* **Information provided**:
——

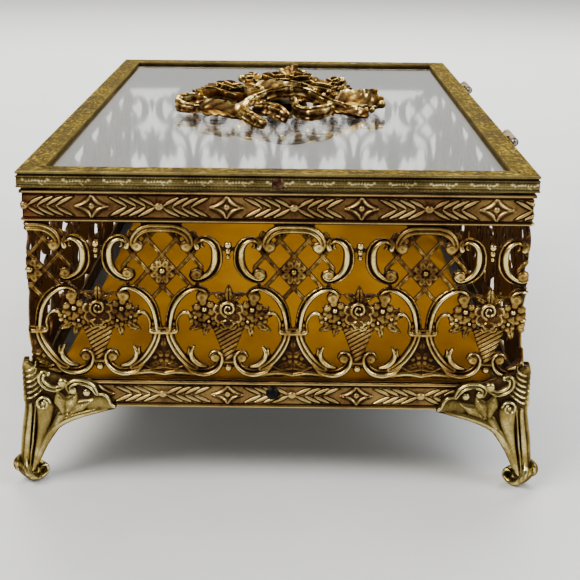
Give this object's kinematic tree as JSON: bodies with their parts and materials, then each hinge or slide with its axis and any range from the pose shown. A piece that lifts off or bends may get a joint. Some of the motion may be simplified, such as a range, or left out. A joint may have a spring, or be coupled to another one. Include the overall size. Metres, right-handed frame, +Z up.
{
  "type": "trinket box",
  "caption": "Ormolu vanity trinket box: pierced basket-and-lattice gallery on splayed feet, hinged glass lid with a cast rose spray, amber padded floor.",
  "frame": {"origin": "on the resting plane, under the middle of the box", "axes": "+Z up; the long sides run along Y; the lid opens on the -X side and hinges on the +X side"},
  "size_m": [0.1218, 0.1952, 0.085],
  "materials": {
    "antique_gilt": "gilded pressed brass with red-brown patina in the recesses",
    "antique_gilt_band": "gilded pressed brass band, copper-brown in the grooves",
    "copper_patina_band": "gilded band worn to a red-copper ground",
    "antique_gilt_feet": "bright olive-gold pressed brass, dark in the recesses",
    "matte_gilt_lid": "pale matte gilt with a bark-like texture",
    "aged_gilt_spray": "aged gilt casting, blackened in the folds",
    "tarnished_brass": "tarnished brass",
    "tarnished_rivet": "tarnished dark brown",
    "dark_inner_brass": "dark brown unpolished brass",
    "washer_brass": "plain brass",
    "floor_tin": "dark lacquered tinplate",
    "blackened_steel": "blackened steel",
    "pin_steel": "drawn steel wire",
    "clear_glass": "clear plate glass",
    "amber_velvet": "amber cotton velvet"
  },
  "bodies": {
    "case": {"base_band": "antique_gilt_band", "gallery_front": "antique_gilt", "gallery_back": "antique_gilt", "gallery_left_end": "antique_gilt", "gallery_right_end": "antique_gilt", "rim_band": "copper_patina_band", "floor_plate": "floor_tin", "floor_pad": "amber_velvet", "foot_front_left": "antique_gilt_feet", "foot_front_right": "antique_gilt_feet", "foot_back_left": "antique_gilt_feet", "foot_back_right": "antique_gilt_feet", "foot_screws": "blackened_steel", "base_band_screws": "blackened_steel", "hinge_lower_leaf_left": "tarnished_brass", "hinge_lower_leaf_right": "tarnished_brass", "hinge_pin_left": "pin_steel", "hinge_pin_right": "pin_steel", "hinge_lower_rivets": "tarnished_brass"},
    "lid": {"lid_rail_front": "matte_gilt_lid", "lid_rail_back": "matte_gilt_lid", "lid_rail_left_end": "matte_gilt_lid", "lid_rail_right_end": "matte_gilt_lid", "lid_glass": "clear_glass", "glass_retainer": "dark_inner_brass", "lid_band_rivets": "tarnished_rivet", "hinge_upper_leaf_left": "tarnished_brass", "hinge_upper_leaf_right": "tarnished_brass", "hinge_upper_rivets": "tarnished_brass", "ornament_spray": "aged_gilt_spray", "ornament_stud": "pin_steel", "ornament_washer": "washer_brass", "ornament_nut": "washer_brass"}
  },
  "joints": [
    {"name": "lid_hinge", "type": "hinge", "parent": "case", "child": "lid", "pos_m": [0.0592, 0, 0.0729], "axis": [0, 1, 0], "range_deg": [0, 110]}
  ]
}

——

* **What you need to do**:
Would you reproduce the material above in full, exactly as given?

* **Solution**:
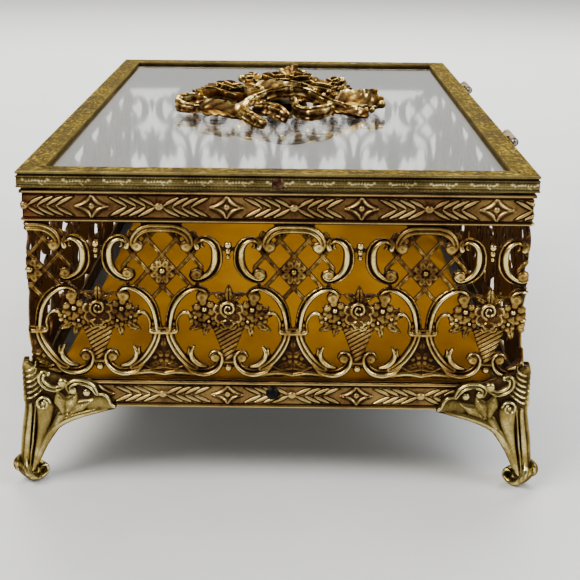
Give this object's kinematic tree as JSON: bodies with their parts and materials, then each hinge or slide with its axis and any range from the pose shown. A piece that lifts off or bends may get a joint. Some of the motion may be simplified, such as a range, or left out. A joint may have a spring, or be coupled to another one. Include the overall size. Metres, right-handed frame, +Z up.
{
  "type": "trinket box",
  "caption": "Ormolu vanity trinket box: pierced basket-and-lattice gallery on splayed feet, hinged glass lid with a cast rose spray, amber padded floor.",
  "frame": {"origin": "on the resting plane, under the middle of the box", "axes": "+Z up; the long sides run along Y; the lid opens on the -X side and hinges on the +X side"},
  "size_m": [0.1218, 0.1952, 0.085],
  "materials": {
    "antique_gilt": "gilded pressed brass with red-brown patina in the recesses",
    "antique_gilt_band": "gilded pressed brass band, copper-brown in the grooves",
    "copper_patina_band": "gilded band worn to a red-copper ground",
    "antique_gilt_feet": "bright olive-gold pressed brass, dark in the recesses",
    "matte_gilt_lid": "pale matte gilt with a bark-like texture",
    "aged_gilt_spray": "aged gilt casting, blackened in the folds",
    "tarnished_brass": "tarnished brass",
    "tarnished_rivet": "tarnished dark brown",
    "dark_inner_brass": "dark brown unpolished brass",
    "washer_brass": "plain brass",
    "floor_tin": "dark lacquered tinplate",
    "blackened_steel": "blackened steel",
    "pin_steel": "drawn steel wire",
    "clear_glass": "clear plate glass",
    "amber_velvet": "amber cotton velvet"
  },
  "bodies": {
    "case": {"base_band": "antique_gilt_band", "gallery_front": "antique_gilt", "gallery_back": "antique_gilt", "gallery_left_end": "antique_gilt", "gallery_right_end": "antique_gilt", "rim_band": "copper_patina_band", "floor_plate": "floor_tin", "floor_pad": "amber_velvet", "foot_front_left": "antique_gilt_feet", "foot_front_right": "antique_gilt_feet", "foot_back_left": "antique_gilt_feet", "foot_back_right": "antique_gilt_feet", "foot_screws": "blackened_steel", "base_band_screws": "blackened_steel", "hinge_lower_leaf_left": "tarnished_brass", "hinge_lower_leaf_right": "tarnished_brass", "hinge_pin_left": "pin_steel", "hinge_pin_right": "pin_steel", "hinge_lower_rivets": "tarnished_brass"},
    "lid": {"lid_rail_front": "matte_gilt_lid", "lid_rail_back": "matte_gilt_lid", "lid_rail_left_end": "matte_gilt_lid", "lid_rail_right_end": "matte_gilt_lid", "lid_glass": "clear_glass", "glass_retainer": "dark_inner_brass", "lid_band_rivets": "tarnished_rivet", "hinge_upper_leaf_left": "tarnished_brass", "hinge_upper_leaf_right": "tarnished_brass", "hinge_upper_rivets": "tarnished_brass", "ornament_spray": "aged_gilt_spray", "ornament_stud": "pin_steel", "ornament_washer": "washer_brass", "ornament_nut": "washer_brass"}
  },
  "joints": [
    {"name": "lid_hinge", "type": "hinge", "parent": "case", "child": "lid", "pos_m": [0.0592, 0, 0.0729], "axis": [0, 1, 0], "range_deg": [0, 110]}
  ]
}